Implementation:Online ml River Neighbors KNNRegressor
| Knowledge Sources | |
|---|---|
| Domains | Online_Learning, Regression, Instance_Based_Learning |
| Last Updated | 2026-02-08 16:00 GMT |
Overview
K-Nearest Neighbors regressor predicts continuous values by aggregating the k closest stored instances using mean, median, or weighted mean.
Description
This implementation stores instances in a configurable search engine (default SWINN) and aggregates neighbor values for predictions. Three aggregation methods are supported: simple mean (unweighted average), median (robust to outliers), and weighted_mean (inverse distance weighting). When the closest instance has distance 0 (exact match), it returns that value directly. The model uses a sliding window strategy via the search engine, automatically dropping old instances.
Usage
Use KNN regressor for non-parametric regression when you believe similar instances have similar target values. Choose aggregation_method based on your data: 'mean' for general use, 'median' for robustness to outliers, 'weighted_mean' (default) to emphasize closer neighbors. Configure the search engine for your memory/accuracy tradeoff. Preprocessing with StandardScaler is recommended to normalize feature scales.
Code Reference
Source Location
- Repository: Online_ml_River
- File: river/neighbors/knn_regressor.py
Signature
class KNNRegressor(base.Regressor):
def __init__(
self,
n_neighbors: int = 5,
engine: BaseNN | None = None,
aggregation_method: str = "mean",
):
self.n_neighbors = n_neighbors
if engine is None:
engine = SWINN(dist_func=functools.partial(utils.math.minkowski_distance, p=2))
self.engine = engine
self._nn: BaseNN = self.engine.clone(include_attributes=True)

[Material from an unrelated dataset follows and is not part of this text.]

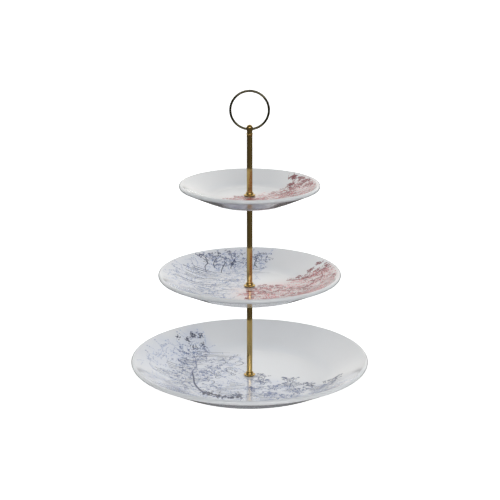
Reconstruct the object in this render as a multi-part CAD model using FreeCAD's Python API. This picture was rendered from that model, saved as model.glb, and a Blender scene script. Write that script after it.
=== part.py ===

self._check_aggregation_method(aggregation_method)
self.aggregation_method = aggregation_method
Import
from river import neighbors
I/O Contract
Parameters
| Parameter | Type | Default | Description |
|---|---|---|---|
| n_neighbors | int | 5 | Number of nearest neighbors |
| engine | BaseNN or None | SWINN | Search engine for instance storage |
| aggregation_method | str | "mean" | Aggregation: 'mean', 'median', 'weighted_mean' |
Attributes
| Attribute | Type | Description |
|---|---|---|
| _nn | BaseNN | Internal search engine instance |
Input/Output
| Method | Input | Output |
|---|---|---|
| learn_one | x: dict, y: float | None |
| predict_one | x: dict | float |
Usage Examples
from river import datasets
from river import evaluate
from river import metrics
from river import neighbors
from river import preprocessing
dataset = datasets.TrumpApproval()
# Default configuration (mean aggregation)
model = neighbors.KNNRegressor()
evaluate.progressive_val_score(dataset, model, metrics.RMSE())
# RMSE: 1.427743
# Using median aggregation (robust to outliers)
model = (
preprocessing.StandardScaler() |
neighbors.KNNRegressor(
n_neighbors=7,
aggregation_method="median"
)
)
# Weighted mean (emphasize closer neighbors)
model = neighbors.KNNRegressor(
n_neighbors=5,
aggregation_method="weighted_mean"
)
# Custom search engine
import functools
from river import utils
model = neighbors.KNNRegressor(
n_neighbors=3,
engine=neighbors.LazySearch(
window_size=50,
dist_func=functools.partial(utils.math.minkowski_distance, p=2)
),
aggregation_method="mean"
)